New Year’s Day (aka my birthday) was a day to break out a couple of quality beers, namely the aforementioned Samuel Smith’s Taddy Porter, really amazingly rich with roasted barley flavours, and even better the BrewDog and Mikkeller Divine Rebel. This beer, a collaboration between two very impressive craft brewers, is partly aged in whiskey barrels and the taste tells you that straight away. It’s full of toffee and caramel flavours and packs a mighty punch.

An even better beer-related occurrence on that day, however, was another present from my wonderful girlfriend. This time it wasn’t beer, but the ability to make beer (give a child a fish and he’ll be able to feed himself for a day, give the child a net and he’ll be able to… and so on). Yup, she signed me up for a two day homebrew course in February. I will report back on that in good time.

Which brings me to my final subject. My homebrew.

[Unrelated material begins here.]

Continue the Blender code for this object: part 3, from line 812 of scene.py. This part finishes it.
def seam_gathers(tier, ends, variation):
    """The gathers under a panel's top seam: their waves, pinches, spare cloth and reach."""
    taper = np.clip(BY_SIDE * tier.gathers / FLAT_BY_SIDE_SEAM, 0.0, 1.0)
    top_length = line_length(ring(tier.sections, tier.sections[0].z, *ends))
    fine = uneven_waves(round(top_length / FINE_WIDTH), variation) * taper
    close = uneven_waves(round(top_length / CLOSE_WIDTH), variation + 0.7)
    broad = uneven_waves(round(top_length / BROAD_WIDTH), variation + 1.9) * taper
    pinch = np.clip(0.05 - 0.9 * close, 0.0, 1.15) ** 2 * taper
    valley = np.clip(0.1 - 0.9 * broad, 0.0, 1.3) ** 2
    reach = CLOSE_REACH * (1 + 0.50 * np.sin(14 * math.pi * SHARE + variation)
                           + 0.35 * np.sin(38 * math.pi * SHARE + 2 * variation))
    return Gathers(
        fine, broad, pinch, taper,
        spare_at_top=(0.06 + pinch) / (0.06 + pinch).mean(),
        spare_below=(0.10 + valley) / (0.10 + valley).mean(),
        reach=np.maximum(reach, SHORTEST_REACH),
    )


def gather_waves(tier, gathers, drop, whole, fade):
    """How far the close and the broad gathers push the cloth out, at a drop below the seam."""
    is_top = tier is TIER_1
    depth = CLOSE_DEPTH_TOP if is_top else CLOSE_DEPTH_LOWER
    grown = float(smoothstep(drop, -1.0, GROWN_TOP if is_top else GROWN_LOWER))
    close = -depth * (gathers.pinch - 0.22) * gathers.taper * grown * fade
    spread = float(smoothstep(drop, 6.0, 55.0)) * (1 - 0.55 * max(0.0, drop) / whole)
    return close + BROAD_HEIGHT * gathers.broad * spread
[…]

I made some back in November. Because my house is cold it took ages, but it’s ready to drink now, and also in hands of numerous friends and family members across the country. What’s it like? Well, it’s from a kit called Old Homewrecker, but it’s only around 4.5%. It’s a darkish winter ale and, like all novice homebrew, it’s just about ok. It’s drinkable, but as it has no hopping to speak of, it likes anything like a real depth of flavour. Plus, it’s got a fair bit of sediment in. We don’t have a name for it yet.

I expect my next brew, post-course, will be far better.